Figure 1: A depiction of the multi-scale grid structure, the V-cycle structure for computing multipole attention, and attention matrices across three levels.

This multiscale approach ensures that the model retains a global receptive field in each attention head, compared to conventional Transformers where attention is computed over the entire sequence with quadratic complexity. The attention matrix is formed in a multiscale manner, allowing MANO to significantly reduce memory and runtime while preserving the ability to capture long-range dependencies critical for both vision tasks and scientific simulations.

Empirical Results

The effectiveness of MANO is evaluated against state-of-the-art models, including Vision Transformers (ViT) and Swin Transformers. In image classification tasks, MANO demonstrates superior performance with reduced runtime and memory footprint. It achieves significantly higher accuracy across several datasets, including Tiny-ImageNet and CIFAR-100, with visible improvements in tasks requiring fine-grained classification such as Stanford Cars and Oxford Flowers (Table 1).

Figure 2: Darcy flow reconstruction showcasing MANO prediction alongside ViT predictions with varying patch sizes.

In physics simulations, MANO is tested on the Darcy flow PDE benchmark. It exhibits outstanding performance, achieving lower mean squared errors than both Fourier Neural Operators and traditional ViTs with various patch sizes. The visual quality of Darcy flow reconstructions shows that MANO's predictions are closer to the ground truth compared to other models, effectively demonstrating its capability to handle both global and local information (Figure 2).

Discussion and Implications

The proposed MANO model not only advances the efficiency of handling high-resolution data but also enhances the generality and scalability of neural operators for scientific modeling tasks. Its linear complexity in attention computation opens avenues for deploying Transformers in real-time and resource-constrained environments. By seamlessly integrating into Transformer backbones like SwinV2, MANO enables transfer learning across different tasks with minimal overhead.

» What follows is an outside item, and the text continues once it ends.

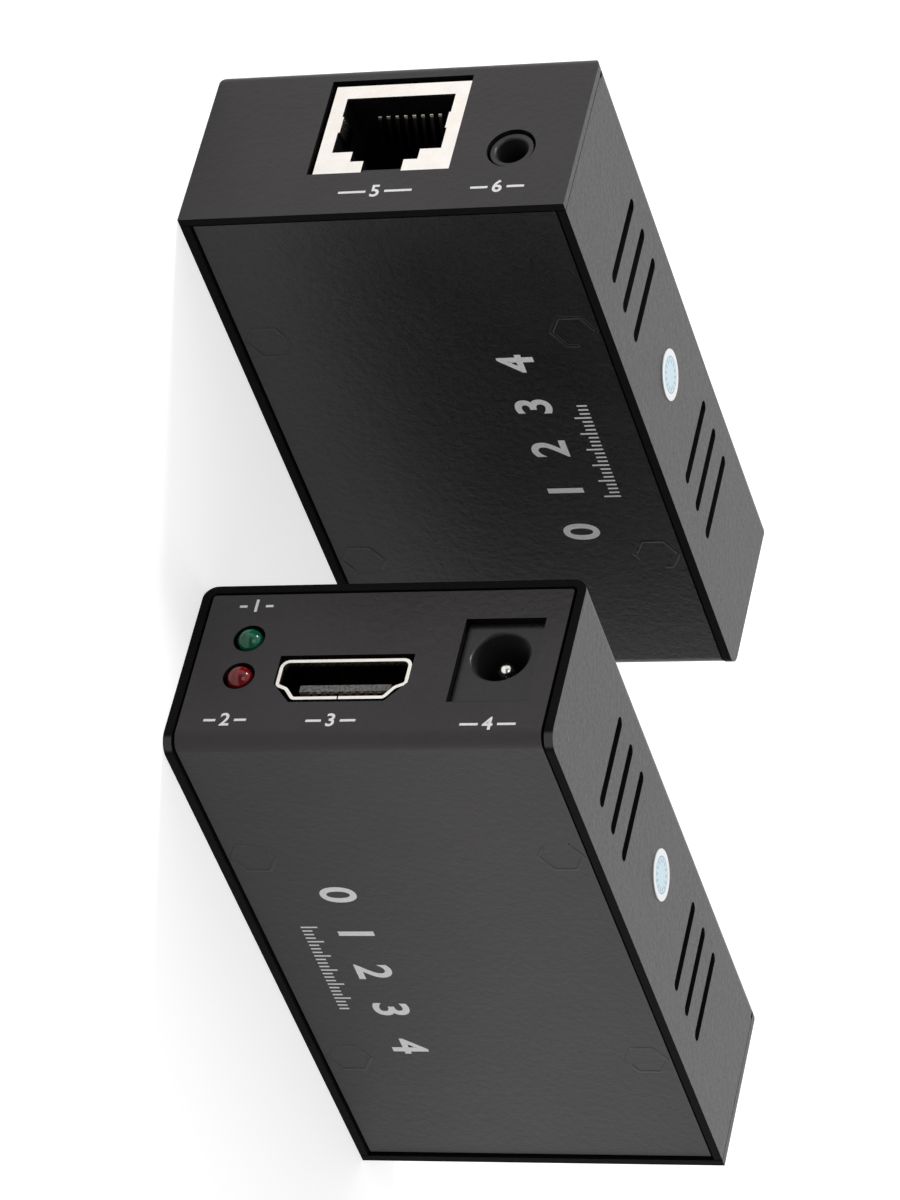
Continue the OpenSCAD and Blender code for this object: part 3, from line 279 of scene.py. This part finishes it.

Future research directions could explore extensions of MANO to other domains requiring dense prediction, such as medical image analysis or complex fluid dynamics, where retaining global context is crucial. Additionally, dynamic or learnable scale selection in MANO could further enhance its adaptability to various datasets and applications.

Conclusion

MANO represents a significant step forward in the development of efficient Transformer architectures. By bridging concepts from computational physics and machine learning, it provides a robust framework for both vision and physics tasks. The release of open-source code ensures reproducibility and encourages further innovation based on this model, setting the stage for new applications within AI and beyond.